OLM API Reference

`olm.nn.attention.flash`

Source: src/olm/nn/attention/flash.py:1

Classes

FlashAttention(embed_dim: int, num_heads: int, dropout: float = 0.0, causal: bool = False, use_flash_attn: bool | None = None)

Bases: olm.nn.attention.base.AttentionBase

Source: src/olm/nn/attention/flash.py:12

Flash Attention implementation for efficient attention computation.

Uses PyTorch's native scaled_dot_product_attention (which includes Flash Attention 2 optimizations) when available, or falls back to a memory-efficient implementation.

Flash Attention provides:

  • O(N) memory complexity instead of O(N²) for sequence length N
  • Faster computation through kernel fusion and tiling
  • Exact attention (not an approximation)
  • Support for causal masking without materializing the full attention matrix

Reference: "FlashAttention: Fast and Memory-Efficient Exact Attention with IO-Awareness" (Dao et al., 2022) and "FlashAttention-2: Faster Attention with Better Parallelism and Work Partitioning" (Dao, 2023)

Parameters

  • embed_dim: Total dimension of the model
  • num_heads: Number of parallel attention heads
  • dropout: Dropout probability on attention weights (default: 0.0)
  • causal: If True, applies causal masking for autoregressive models (default: False)
  • use_flash_attn: Force enable/disable flash attention.

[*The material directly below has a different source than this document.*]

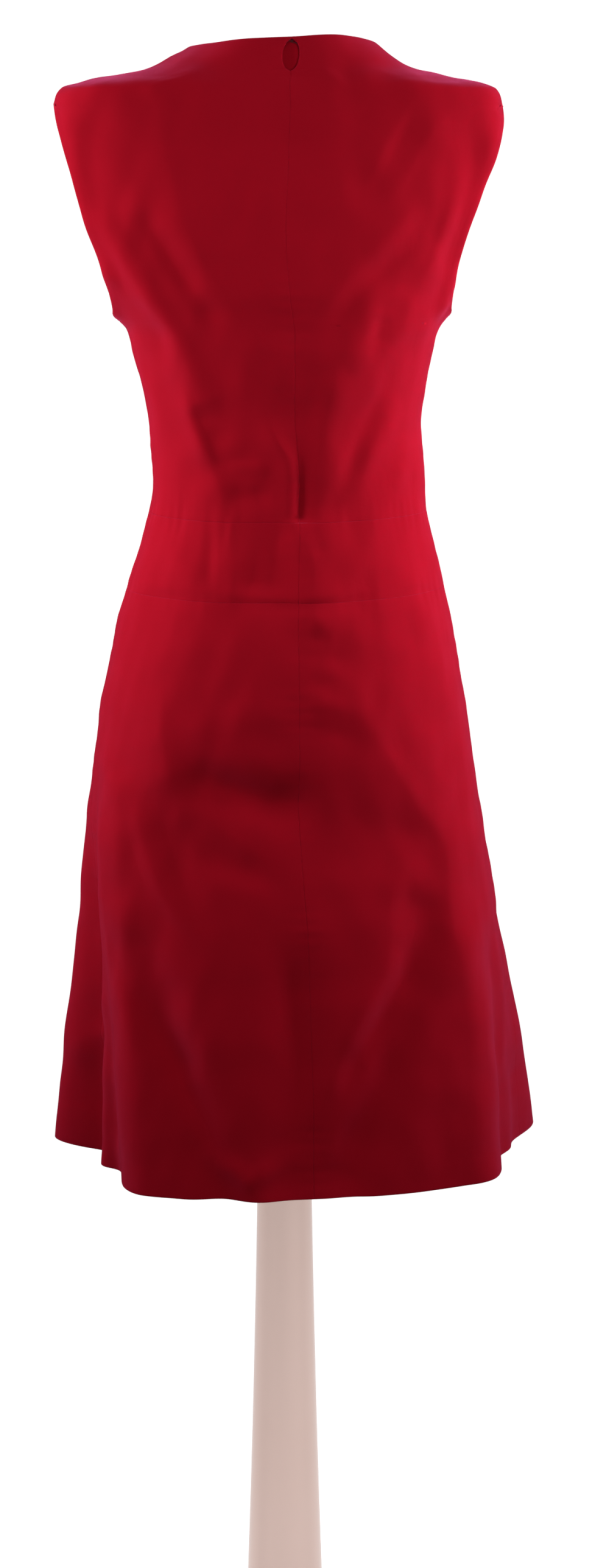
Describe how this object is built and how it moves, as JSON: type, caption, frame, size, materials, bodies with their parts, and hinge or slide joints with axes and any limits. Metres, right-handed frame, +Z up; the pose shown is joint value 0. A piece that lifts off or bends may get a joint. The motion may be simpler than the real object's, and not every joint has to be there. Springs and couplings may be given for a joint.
{
  "type": "sundress on dress form",
  "caption": "Sleeveless boat-neck A-line dress with a dropped waist band and centre-back zip, worn by a padded limbless form on a tapered metal stand.",
  "frame": {"origin": "on the floor, at the centre of the round base's underside", "axes": "+Z up along the column; the dress's centre back faces +Y, its front -Y, and the wearer's left is +X"},
  "size_m": [0.4645, 0.3066, 1.5638],
  "materials": {
    "dress_cloth": "cherry red cotton sateen, close weave with a faint sheen",
    "zip_tape": "red woven zip tape",
    "hook_metal": "dark red lacquered wire hook and eye",
    "form_jersey": "plain fine jersey stretched over the padded form",
    "stand_metal": "satin pinkish champagne metal"
  },
  "bodies": {
    "root": {"back_skirt_left": "dress_cloth", "back_skirt_right": "dress_cloth", "front_skirt": "dress_cloth", "back_midriff_left": "dress_cloth", "back_midriff_right": "dress_cloth", "front_midriff": "dress_cloth", "back_bodice_left": "dress_cloth", "back_bodice_right": "dress_cloth", "front_bodice": "dress_cloth", "centre_back_zip": "zip_tape", "neck_hook_and_eye": "hook_metal", "form_torso": "form_jersey", "form_neck_cap": "stand_metal", "form_arm_plate_left": "stand_metal", "form_arm_plate_right": "stand_metal", "stand_base": "stand_metal", "stand_collar": "stand_metal", "stand_column": "stand_metal", "stand_flange": "stand_metal"}
  },
  "joints": []
}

If None, auto-detect (default: None)

Example

attn = FlashAttention(embed_dim=512, num_heads=8, causal=True)
x = torch.randn(2, 128, 512)  # (batch, seq_len, embed_dim)
output = attn(x)
output.shape
torch.Size([2, 128, 512])

Methods

compute_attention(self, q: torch.Tensor, k: torch.Tensor, v: torch.Tensor, mask: torch.Tensor | None = None) -> torch.Tensor

Source: src/olm/nn/attention/flash.py:73

Computes attention using Flash Attention when available.

Parameters

  • q: Query tensor [batch, heads, seq, head_dim]
  • k: Key tensor [batch, heads, seq, head_dim]
  • v: Value tensor [batch, heads, seq, head_dim]
  • mask: Optional attention mask [batch, heads, seq, seq] or [batch, 1, seq, seq]

Returns

Attention output [batch, heads, seq, head_dim]

extra_repr(self) -> str

Source: src/olm/nn/attention/flash.py:206

String representation of the module.

forward(self, x: torch.Tensor, mask: torch.Tensor | None = None) -> torch.Tensor

Source: src/olm/nn/attention/flash.py:177

Forward pass with Flash Attention.

Parameters

  • x: Input tensor [batch, seq_len, embed_dim]
  • mask: Optional attention mask

Returns

Output tensor [batch, seq_len, embed_dim]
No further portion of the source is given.